Earlier work has suggested that
hormones like testosterone might
create this difference during
development.
Investigators at Harvard University,
the United States, say they were
stunned by the finding and the
implications for the understanding of
sexuality.
In a study published in the British
journal Nature on August 5, 2007, the
team says that they engineered female
laboratory mice so that the rodents
lacked a gene called TRPC2,
effectively short-circuiting the
so-called vomernasal organ.
However, the results do not apply
directly to humans because of the
absence of the vomeronasal organ.
Yet, the study may offer pathways to
understand sex-specific human
behavior.
This tiny organ in the nose is packed
with receptor cells that pick up
pheromones – primitive scents that
trigger aggression and sexual response
in land-dwelling vertebrates.
To the utter surprise of the
researchers, the mutant female mice
behaved like men at a ‘disco night.’
The mutant female mice sniffed and ran
after females, flounced their
pelvises, mounted and thrust at male
mice, issuing ultrasonic squeaks of
the kind that males emit to show love.
However, the behavior was not
all-male.
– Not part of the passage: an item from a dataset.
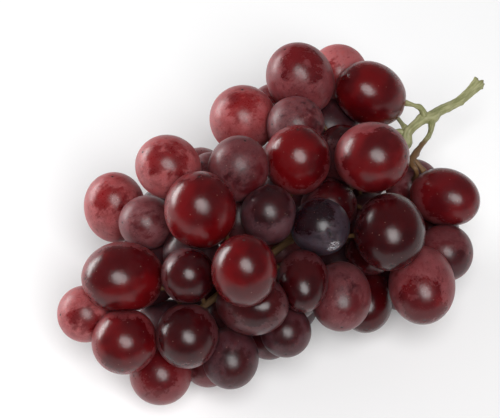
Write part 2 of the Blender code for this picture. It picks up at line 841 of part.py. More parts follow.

The genetically engineered
female mice mated with males in a
manner typical of the female, and,
unlike normal males, they did not
attack other males.
But, when their babies were born, they
again became irresponsible males,
unconcerned about raising their
offspring and keen on having more sex.
Usually, female mice spend around 80%
of their time in their nest nursing
their newborns and while lactating
will attack male intruders and reject
any
attempt at a cuddle.
The new findings suggest that a normal
female mouse has the capability to
carry out both female and male
behaviors throughout her life.
However, when the female mouse
encounters a simple signal, like a
pheromone, she shuts off the male
behavior and turns on female behavior.
The bottomline could be that
interpretation of sensory cues, rather
than the effect of hormones on brain
structure, may be responsible for the
behavioral difference between the two
genders in mice.
While this study looks at the effect
of pheromones on behavior, it does not
suggest a specific mechanism for how
processing the sensory information
leads to a change in behavior.
According to Catherine Dulac,
professor of Molecular and Cellular
Biology in Harvard’s Faculty of Arts
and Sciences and an investigator with
the Howard Hughes Medical Institute,
there are two possible
interpretations: either the
vomeronasal organ may be needed to
grow a female-specific neural circuit
during development, or the mature
female mouse brain may require
vomeronasal activity to repress male
behavior.
To test the alternatives, Dulac and
her colleagues cut out the vomeronasal
organs from the nasal septa of normal
adult females. These mice began
exhibiting male behaviors, though they
showed testosterone levels, oestrogen
levels, and oestrus cycles
indistinguishable that is found in
normal females.
Dulac and colleagues are now trying to
understand the behavior of male mice
mutant for TRPC2 to see if they
display female-like characteristics.